*Required work*
Search the data for the word "image". Reproduce every line where it is found.

*Supplied entries*
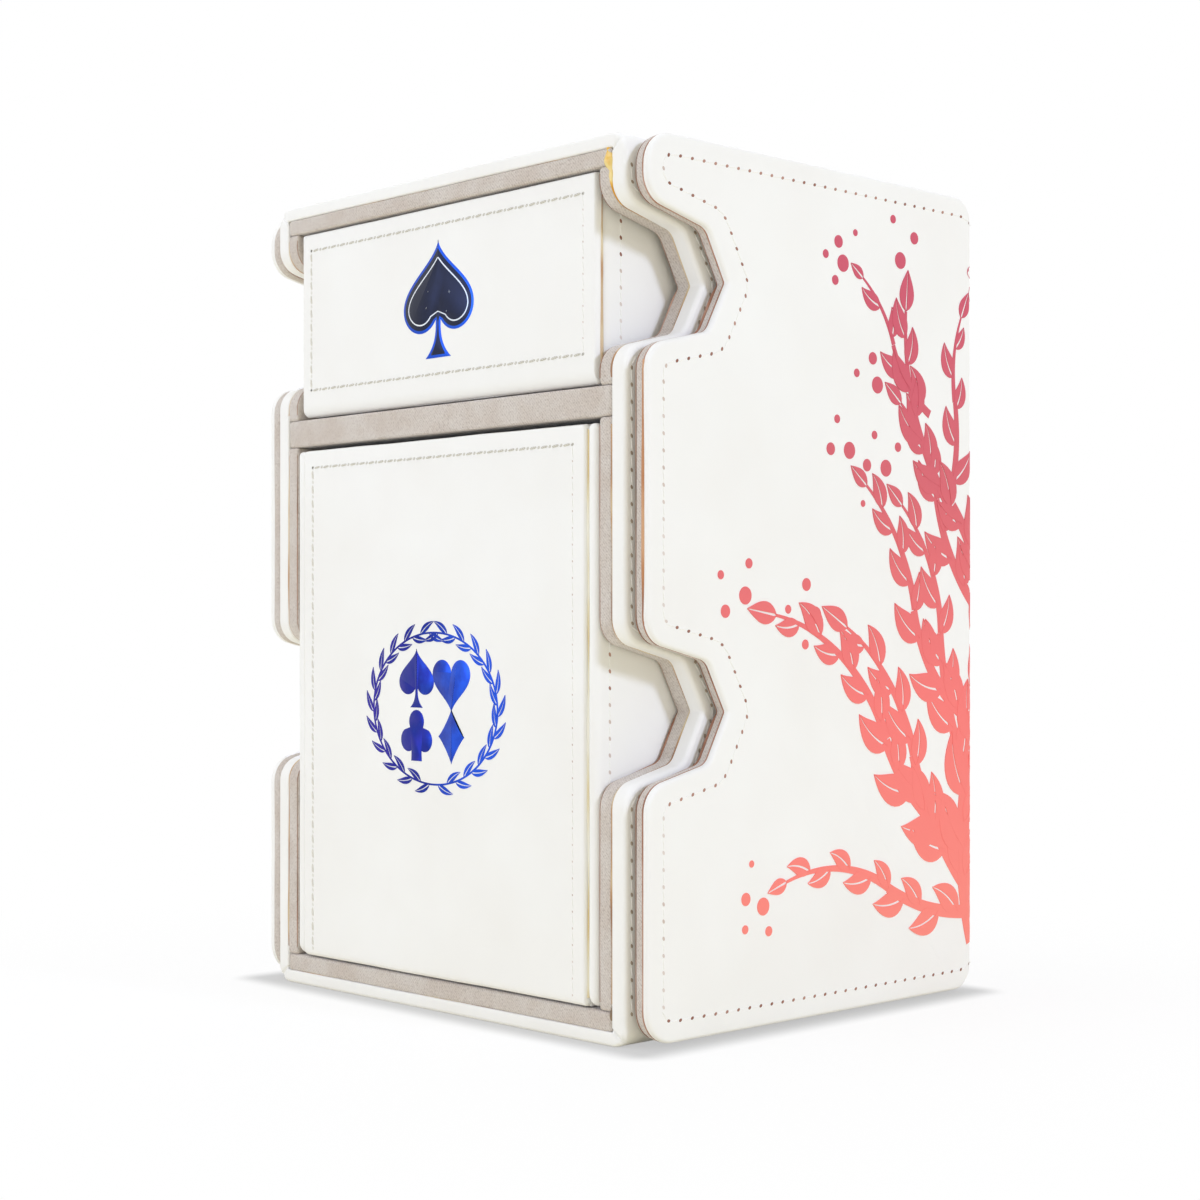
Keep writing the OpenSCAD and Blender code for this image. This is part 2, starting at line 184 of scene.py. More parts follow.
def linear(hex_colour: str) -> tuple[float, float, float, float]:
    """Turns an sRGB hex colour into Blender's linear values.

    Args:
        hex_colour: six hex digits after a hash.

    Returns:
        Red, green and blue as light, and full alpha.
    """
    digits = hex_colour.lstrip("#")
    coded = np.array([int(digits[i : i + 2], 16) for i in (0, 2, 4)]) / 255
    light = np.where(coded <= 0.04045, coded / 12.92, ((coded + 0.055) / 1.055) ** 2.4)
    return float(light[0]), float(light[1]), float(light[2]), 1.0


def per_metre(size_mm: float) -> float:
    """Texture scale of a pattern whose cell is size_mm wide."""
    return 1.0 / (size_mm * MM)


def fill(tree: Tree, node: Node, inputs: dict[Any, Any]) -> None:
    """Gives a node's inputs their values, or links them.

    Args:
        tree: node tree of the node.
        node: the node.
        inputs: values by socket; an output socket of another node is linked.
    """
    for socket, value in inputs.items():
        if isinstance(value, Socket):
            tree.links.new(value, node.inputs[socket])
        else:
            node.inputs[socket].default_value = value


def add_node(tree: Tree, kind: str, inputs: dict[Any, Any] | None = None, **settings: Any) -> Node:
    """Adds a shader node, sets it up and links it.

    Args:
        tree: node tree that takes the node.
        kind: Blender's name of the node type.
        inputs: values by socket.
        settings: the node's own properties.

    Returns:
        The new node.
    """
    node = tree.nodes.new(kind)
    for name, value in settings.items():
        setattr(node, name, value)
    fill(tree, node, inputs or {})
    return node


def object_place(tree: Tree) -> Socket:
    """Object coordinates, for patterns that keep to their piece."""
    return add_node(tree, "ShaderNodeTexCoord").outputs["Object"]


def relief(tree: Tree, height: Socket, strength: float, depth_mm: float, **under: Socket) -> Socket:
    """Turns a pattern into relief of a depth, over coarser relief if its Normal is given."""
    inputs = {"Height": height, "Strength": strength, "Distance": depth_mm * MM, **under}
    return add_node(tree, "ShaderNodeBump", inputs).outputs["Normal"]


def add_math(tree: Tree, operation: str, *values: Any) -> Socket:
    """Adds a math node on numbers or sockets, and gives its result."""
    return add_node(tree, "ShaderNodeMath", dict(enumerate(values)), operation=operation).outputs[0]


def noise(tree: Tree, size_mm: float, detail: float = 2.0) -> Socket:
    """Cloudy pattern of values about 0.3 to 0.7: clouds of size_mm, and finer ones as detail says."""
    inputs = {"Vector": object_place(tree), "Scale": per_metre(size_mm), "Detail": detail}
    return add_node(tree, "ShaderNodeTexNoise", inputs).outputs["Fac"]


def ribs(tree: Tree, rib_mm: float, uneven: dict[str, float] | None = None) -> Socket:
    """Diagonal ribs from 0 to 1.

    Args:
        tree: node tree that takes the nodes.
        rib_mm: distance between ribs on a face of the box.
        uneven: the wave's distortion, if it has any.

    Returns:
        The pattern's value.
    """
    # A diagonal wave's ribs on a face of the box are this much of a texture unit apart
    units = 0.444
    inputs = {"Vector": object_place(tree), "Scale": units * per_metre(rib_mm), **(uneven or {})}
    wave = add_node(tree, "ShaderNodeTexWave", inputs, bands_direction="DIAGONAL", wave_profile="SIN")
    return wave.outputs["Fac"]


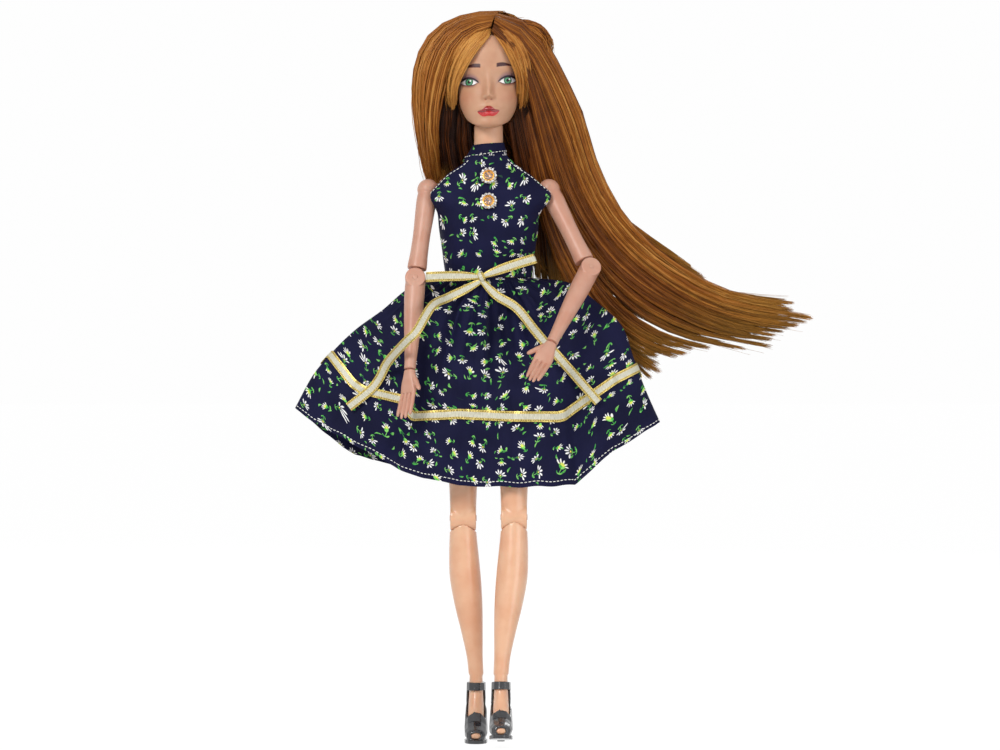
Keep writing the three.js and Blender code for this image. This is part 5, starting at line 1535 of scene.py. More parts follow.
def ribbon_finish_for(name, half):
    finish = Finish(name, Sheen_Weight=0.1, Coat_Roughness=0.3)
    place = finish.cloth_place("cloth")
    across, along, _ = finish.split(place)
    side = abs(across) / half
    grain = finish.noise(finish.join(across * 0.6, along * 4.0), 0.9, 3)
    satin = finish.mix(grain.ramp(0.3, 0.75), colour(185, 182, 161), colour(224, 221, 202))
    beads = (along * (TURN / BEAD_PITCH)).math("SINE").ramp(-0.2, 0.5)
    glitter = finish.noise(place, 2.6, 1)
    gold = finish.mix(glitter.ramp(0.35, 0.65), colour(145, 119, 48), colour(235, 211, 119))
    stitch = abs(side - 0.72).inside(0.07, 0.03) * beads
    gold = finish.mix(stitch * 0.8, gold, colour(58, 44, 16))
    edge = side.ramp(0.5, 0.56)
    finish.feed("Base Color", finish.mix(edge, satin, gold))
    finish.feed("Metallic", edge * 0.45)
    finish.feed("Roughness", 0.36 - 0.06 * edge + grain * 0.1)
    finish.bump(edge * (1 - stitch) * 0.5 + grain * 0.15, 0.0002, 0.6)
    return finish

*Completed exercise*
Keep writing the OpenSCAD and Blender code for this image. This is part 2, starting at line 184 of scene.py. More parts follow.
Keep writing the three.js and Blender code for this image. This is part 5, starting at line 1535 of scene.py. More parts follow.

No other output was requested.